--- Start of Collected material ---

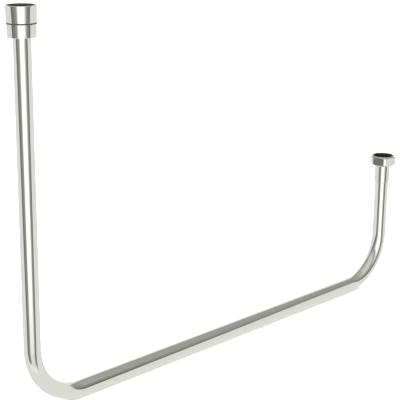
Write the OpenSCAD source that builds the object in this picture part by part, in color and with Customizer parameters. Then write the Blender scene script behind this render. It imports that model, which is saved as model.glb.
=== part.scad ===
// Bent connecting pipe for a shower or bath mixer: a chrome-plated tube bent into a U with one
// long and one short leg. The short leg ends in a hexagon union nut and the long leg in a round
// tapered coupling nut. Both nuts are held captive on nipples that are brazed over the tube.
// Millimetres, +Z up. The origin is the centre of the union's seal face, on the short leg's axis.
// +X points from the long leg to the short one, and the pipe's axis lies in the plane Y = 0.

/* [Pipe] */
// Outside diameter of the tube
tube_d = 18; // [16:0.5:20]
// Wall of the tube
tube_wall = 1; // [0.8:0.1:1.5]
// Distance between the axes of the two legs
leg_gap = 590; // [300:5:900]
// Radius of both bends, at the tube's axis
bend_r = 62; // [45:1:75]
// Height of the union's seal face above the cross run's axis
short_leg_h = 163; // [140:1:300]
// Height of the coupling's seal face above the cross run's axis
long_leg_h = 402; // [300:1:700]

/* [Nipples] */
// Wall of a nipple outside the tube
nipple_wall = 0.95; // [0.8:0.05:1.5]
// How far a nipple's flange reaches out past its barrel
flange_reach = 1.55; // [1.2:0.05:1.8]
// Thickness of a nipple's flange
flange_t = 2; // [1.5:0.1:3]
// Ledge inside a nipple that the tube's end butts against
stop_t = 2.5; // [1.5:0.1:4]
// Length of the union nipple that shows below its nut
barrel_show = 22.5; // [12:0.5:35]

/* [Pipe thread] */
// Bore of the nuts at the crests of the thread
thread_bore_d = 24.1; // [24:0.05:24.6]
// Depth of the thread's profile
thread_depth = 1.16; // [0.8:0.02:1.3]
// How much wider a mouth is countersunk than the thread's root, at the radius
mouth_flare = 0.7; // [0:0.05:0.9]
// Height of the union nut's mouth above its seal, which is the length of its free thread
union_thread_l = 6.3; // [5:0.1:12]
// Height of the coupling nut's mouth above its seal
coupling_thread_l = 8.7; // [6:0.1:14]
// Depth of the turned relief below the thread, past the thread's root
relief_depth = 0.2; // [0:0.05:0.4]

/* [Union nut] */
// Least wall from the thread's bore to a flat of the hexagon
nut_wall = 3.95; // [3.4:0.05:5]
// Web at the nut's foot that hangs under the flange
nut_web = 1.6; // [1.4:0.1:4]
// How far the hexagon's upright corners are turned down
nut_corner_cut = 0.8; // [0.2:0.05:1.5]
// Width of the sloped band round the nut's top edge, at a flat
top_bevel = 1.5; // [0.8:0.1:1.9]
// Width of the sloped band round the nut's bottom edge, at a flat
foot_bevel = 3.2; // [1.6:0.1:3.6]
// Slope of both bands
bevel_angle = 30; // [20:1:45]
// Turn of the nut at rest, about its own axis
nut_turn = 45; // [0:1:60]

/* [Coupling] */
// Wall of the coupling nut at its foot, outside the thread's bore
coupling_wall = 2.45; // [1.8:0.05:4]
// How much wider the coupling nut's radius is at its mouth
coupling_flare = 1; // [0.2:0.1:2]
// Web at the coupling nut's foot that hangs under the flange
coupling_web = 3.8; // [2:0.1:8]
// Height of the fixed collar below the coupling nut
collar_h = 13; // [6:0.5:20]
// How much narrower the collar's radius is at its foot
collar_taper = 0.3; // [0:0.1:1]
// Thickness of the slip ring between collar and coupling nut
slip_t = 0.7; // [0.6:0.1:2]
// How far the slip ring stands out past the coupling nut's foot
slip_proud = 0.6; // [0.2:0.1:1.2]
// Bevel on the edges of the collar and the coupling nut
edge_bevel = 0.5; // [0.2:0.1:0.8]

/* [Seals and stop ring] */
// Thickness of a flat seal
seal_t = 2; // [1:0.1:3]
// Wire of the stop ring that keeps the union nut up
wire_d = 1.4; // [1:0.1:1.8]
// Depth of the stop ring's groove in the nipple
groove_depth = 0.45; // [0.3:0.05:0.6]
// Gap between the ends of the stop ring
wire_gap = 5; // [2:0.5:9]

/* [Clearances] */
// Play round a nipple inside its nut
turn_fit = 0.1; // [0.02:0.01:0.1]
// Braze gap round the tube inside a nipple
braze_gap = 0.05; // [0.02:0.01:0.1]
// Play between faces that slide on each other
face_gap = 0.1; // [0.05:0.05:0.3]
// Play round the stop ring and the seals
ring_play = 0.3; // [0.2:0.05:0.5]

/* [Hidden] */
$fn = 96;
over = 1;

// Tube
tube_bore = tube_d - 2 * tube_wall;
run_z = -short_leg_h;
coupling_z = long_leg_h - short_leg_h;

// Nipples: the barrel goes over the tube, and the flange hangs the nut
socket_d = tube_d + 2 * braze_gap;
barrel_d = socket_d + 2 * nipple_wall;
flange_d = barrel_d + 2 * flange_reach;
eye_d = barrel_d + 2 * turn_fit;

// Heights at the short leg's end, from its seal face down
flange_top = -seal_t;
web_top = flange_top - flange_t - face_gap;
tube_end = flange_top - stop_t;
union_web_foot = web_top - nut_web;
wire_z = union_web_foot - face_gap - wire_d / 2;
wire_axis_r = barrel_d / 2 - groove_depth + wire_d / 2;
pocket_r = wire_axis_r + wire_d / 2 + ring_play;
union_nut_foot = wire_z - wire_d / 2 - face_gap;
barrel_foot = union_nut_foot - barrel_show;

// Heights at the long leg's end, from its seal face down
coupling_nut_foot = web_top - coupling_web;
slip_top = coupling_nut_foot - face_gap;
collar_top = slip_top - slip_t;
collar_foot = collar_top - collar_h;

// Outlines
nut_apothem = thread_bore_d / 2 + nut_wall;
nut_corner_r = nut_apothem / cos(30) - nut_corner_cut;
root_r = thread_bore_d / 2 + thread_depth;
mouth_r = root_r + mouth_flare;
relief_d = 2 * (root_r + relief_depth);
foot_r = thread_bore_d / 2 + coupling_wall;
flared_r = foot_r + coupling_flare;
seal_r = thread_bore_d / 2 - ring_play;

// Ring section of the tube
module tube_section() {
    difference() {
        circle(d = tube_d);
        circle(d = tube_bore);
    }
}

// Quarter bend in the plane Y = 0, from the angle start on, anticlockwise seen from -Y
module quarter_bend(start) {
    rotate([90, 0, 0]) rotate([0, 0, start])
        rotate_extrude(angle = 90) translate([bend_r, 0]) tube_section();
}

// Upright leg of the tube between two heights
module leg(from_z, to_z) {
    translate([0, 0, from_z]) linear_extrude(to_z - from_z) tube_section();
}

// What sits at the long leg's end is drawn in a frame whose origin is the seal face there
module at_coupling() {
    translate([-leg_gap, 0, coupling_z]) children();
}

// Turned ring between two heights, from an inner radius to an outer one that may change
// between foot and top, with bevelled outer edges
module turned(z0, z1, r_in, r_foot, r_top, bevel = 0) {
    rotate_extrude() polygon([
        [r_in, z0], [r_foot - bevel, z0], [r_foot, z0 + bevel],
        [r_top, z1 - bevel], [r_top - bevel, z1], [r_in, z1]
    ]);
}

// Bore between two heights, open at both
module bore(z0, z1, d) {
    translate([0, 0, z0]) cylinder(h = z1 - z0, d = d);
}

// Inside of a nut: countersunk mouth, thread bore, relief round the flange and eye of the web
module nut_inside(mouth, foot) {
    countersink = mouth_r - thread_bore_d / 2;
    translate([0, 0, mouth - countersink])
        cylinder(h = countersink + over, r1 = thread_bore_d / 2, r2 = mouth_r + over);
    bore(-over, mouth, thread_bore_d);
    bore(web_top, 0, relief_d);
    bore(foot - over, web_top + over, eye_d);
}

// Waterway of a nipple that ends at foot, and the socket that takes the tube's end
module nipple_inside(foot) {
    bore(foot - over, over, tube_bore);
    bore(foot - over, tube_end, socket_d);
}

// Flat seal that lies on a nipple's flange
module seal() {
    difference() {
        bore(flange_top, 0, 2 * seal_r);
        bore(flange_top - over, over, tube_bore);
    }
}

// Turned envelope that rounds the hexagon's corners and cuts them away in arcs above and below
module bevelled_envelope() {
    rise = tan(bevel_angle);
    top_r = nut_apothem - top_bevel;
    foot_ring_r = nut_apothem - foot_bevel;
    rotate_extrude() polygon([
        [0, union_nut_foot], [foot_ring_r, union_nut_foot],
        [nut_corner_r, union_nut_foot + (nut_corner_r - foot_ring_r) * rise],
        [nut_corner_r, union_thread_l - (nut_corner_r - top_r) * rise],
        [top_r, union_thread_l], [0, union_thread_l]
    ]);
}

module bent_tube() {
    color("#C8CAC4") {
        leg(run_z + bend_r, tube_end);
        translate([-bend_r, 0, run_z + bend_r]) quarter_bend(270);
        translate([bend_r - leg_gap, 0, run_z]) rotate([0, 90, 0])
            linear_extrude(leg_gap - 2 * bend_r) tube_section();
        translate([bend_r - leg_gap, 0, run_z + bend_r]) quarter_bend(180);
        translate([-leg_gap, 0, 0]) leg(run_z + bend_r, coupling_z + tube_end);
    }
}

module union_nipple() {
    color("#BFC1BB") difference() {
        union() {
            turned(barrel_foot, flange_top, 0, barrel_d / 2, barrel_d / 2, nipple_wall / 2);
            bore(flange_top - flange_t, flange_top, flange_d);
        }
        nipple_inside(barrel_foot);
        translate([0, 0, wire_z]) rotate_extrude() translate([wire_axis_r, 0]) circle(d = wire_d);
    }
}

module union_nut() {
    color("#CBCDC7") rotate(nut_turn) difference() {
        intersection() {
            translate([0, 0, union_nut_foot])
                linear_extrude(union_thread_l - union_nut_foot)
                    circle(r = nut_apothem / cos(30), $fn = 6);
            bevelled_envelope();
        }
        nut_inside(union_thread_l, union_nut_foot);
        bore(union_nut_foot - over, union_web_foot, 2 * pocket_r);
    }
}

// Open wire ring, sprung into the nipple's groove, with its gap away from the long leg
module stop_ring() {
    opening = wire_gap / wire_axis_r * 180 / PI;
    color("#8E908C") translate([0, 0, wire_z]) rotate(opening / 2)
        rotate_extrude(angle = 360 - opening) translate([wire_axis_r, 0])
            circle(d = wire_d - 2 * braze_gap);
}

module union_seal() {
    color("#2B2B2B") seal();
}

// Fixed collar of the long leg: its neck carries the slip ring and its flange the coupling nut
module coupling_collar() {
    color("#BFC1BB") at_coupling() difference() {
        union() {
            turned(collar_foot, collar_top, 0, foot_r - collar_taper, foot_r, edge_bevel);
            bore(collar_top - over, flange_top, barrel_d);
            bore(flange_top - flange_t, flange_top, flange_d);
        }
        nipple_inside(collar_foot);
    }
}

module coupling_nut() {
    color("#CBCDC7") at_coupling() difference() {
        turned(coupling_nut_foot, coupling_thread_l, 0, foot_r, flared_r, edge_bevel);
        nut_inside(coupling_thread_l, coupling_nut_foot);
    }
}

module slip_ring() {
    color("#3A3B3A") at_coupling()
        turned(collar_top, slip_top, eye_d / 2, foot_r + slip_proud, foot_r + slip_proud, slip_t / 4);
}

module coupling_seal() {
    color("#2B2B2B") at_coupling() seal();
}

bent_tube();
union_nipple();
union_nut();
stop_ring();
union_seal();
coupling_collar();
coupling_nut();
slip_ring();
coupling_seal();
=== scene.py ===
"""Looks of a bent shower connecting pipe: a chrome-plated U of tube with a hexagon union nut on
its short leg and a round tapered coupling nut on its long leg.

Every surface is a closed band of quads over two parameters, computed here with numpy: a sweep
for the tube and the wire ring, and polar surfaces r(angle, z) for the turned pieces and nuts.
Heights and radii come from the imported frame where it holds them. What it doesn't hold, such as
the pitch of the thread, is a named size in millimetres below.
"""

import math

import bpy
import numpy as np
from mathutils import Matrix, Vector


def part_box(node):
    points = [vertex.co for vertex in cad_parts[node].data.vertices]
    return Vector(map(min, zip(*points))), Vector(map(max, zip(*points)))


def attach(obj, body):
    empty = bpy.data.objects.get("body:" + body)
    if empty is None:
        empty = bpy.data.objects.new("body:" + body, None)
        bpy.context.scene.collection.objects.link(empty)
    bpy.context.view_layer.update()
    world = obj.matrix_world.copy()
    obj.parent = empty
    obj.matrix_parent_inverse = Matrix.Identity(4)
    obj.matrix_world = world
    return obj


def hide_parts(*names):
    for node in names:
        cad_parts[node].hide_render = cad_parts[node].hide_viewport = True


MM = 0.001

# Pipe
BEND_R = 62.0
TUBE_WALL = 1.0
BEND_OVALITY = 0.012

# Nipples
BORE_R = 8.0
SOCKET_R = 9.05
STOP_T = 2.5
FLANGE_T = 2.0
BARREL_BEVEL = 0.3
BRAZE_FILLET = 0.5

# Pipe thread of both nuts
THREAD_BORE_R = 12.05
THREAD_DEPTH = 1.16
THREAD_PITCH = 1.814
MOUTH_R = 13.91
RELIEF_R = 13.41
EYE_R = 10.1
WEB_TOP = -4.1

# Hexagon nut
NUT_APOTHEM = 16.0
NUT_CORNER_R = 17.675
NUT_TOP_RING_R = 14.5
NUT_FOOT_RING_R = 12.8
NUT_BEVEL = math.radians(30.0)
NUT_POCKET_R = 11.25
NUT_WEB = 1.6
NUT_TURN = 45.0

# Coupling
COUPLING_FOOT_R = 14.5
COUPLING_MOUTH_R = 15.5
COLLAR_FOOT_R = 14.2

# Stop ring and seals
WIRE_R = 0.65
WIRE_AXIS_R = 10.25
WIRE_GAP = 5.0
GROOVE_R = 0.7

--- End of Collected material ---

* Exercise goal
Give again only the lines from the one bearing "flange the coupling nut" through the one bearing "obj.matrix_parent_inverse = Matrix.Identity(4)", exactly as they stand.

* Task solution
// Fixed collar of the long leg: its neck carries the slip ring and its flange the coupling nut
module coupling_collar() {
    color("#BFC1BB") at_coupling() difference() {
        union() {
            turned(collar_foot, collar_top, 0, foot_r - collar_taper, foot_r, edge_bevel);
            bore(collar_top - over, flange_top, barrel_d);
            bore(flange_top - flange_t, flange_top, flange_d);
        }
        nipple_inside(collar_foot);
    }
}

module coupling_nut() {
    color("#CBCDC7") at_coupling() difference() {
        turned(coupling_nut_foot, coupling_thread_l, 0, foot_r, flared_r, edge_bevel);
        nut_inside(coupling_thread_l, coupling_nut_foot);
    }
}

module slip_ring() {
    color("#3A3B3A") at_coupling()
        turned(collar_top, slip_top, eye_d / 2, foot_r + slip_proud, foot_r + slip_proud, slip_t / 4);
}

module coupling_seal() {
    color("#2B2B2B") at_coupling() seal();
}

bent_tube();
union_nipple();
union_nut();
stop_ring();
union_seal();
coupling_collar();
coupling_nut();
slip_ring();
coupling_seal();
=== scene.py ===
"""Looks of a bent shower connecting pipe: a chrome-plated U of tube with a hexagon union nut on
its short leg and a round tapered coupling nut on its long leg.

Every surface is a closed band of quads over two parameters, computed here with numpy: a sweep
for the tube and the wire ring, and polar surfaces r(angle, z) for the turned pieces and nuts.
Heights and radii come from the imported frame where it holds them. What it doesn't hold, such as
the pitch of the thread, is a named size in millimetres below.
"""

import math

import bpy
import numpy as np
from mathutils import Matrix, Vector


def part_box(node):
    points = [vertex.co for vertex in cad_parts[node].data.vertices]
    return Vector(map(min, zip(*points))), Vector(map(max, zip(*points)))


def attach(obj, body):
    empty = bpy.data.objects.get("body:" + body)
    if empty is None:
        empty = bpy.data.objects.new("body:" + body, None)
        bpy.context.scene.collection.objects.link(empty)
    bpy.context.view_layer.update()
    world = obj.matrix_world.copy()
    obj.parent = empty
    obj.matrix_parent_inverse = Matrix.Identity(4)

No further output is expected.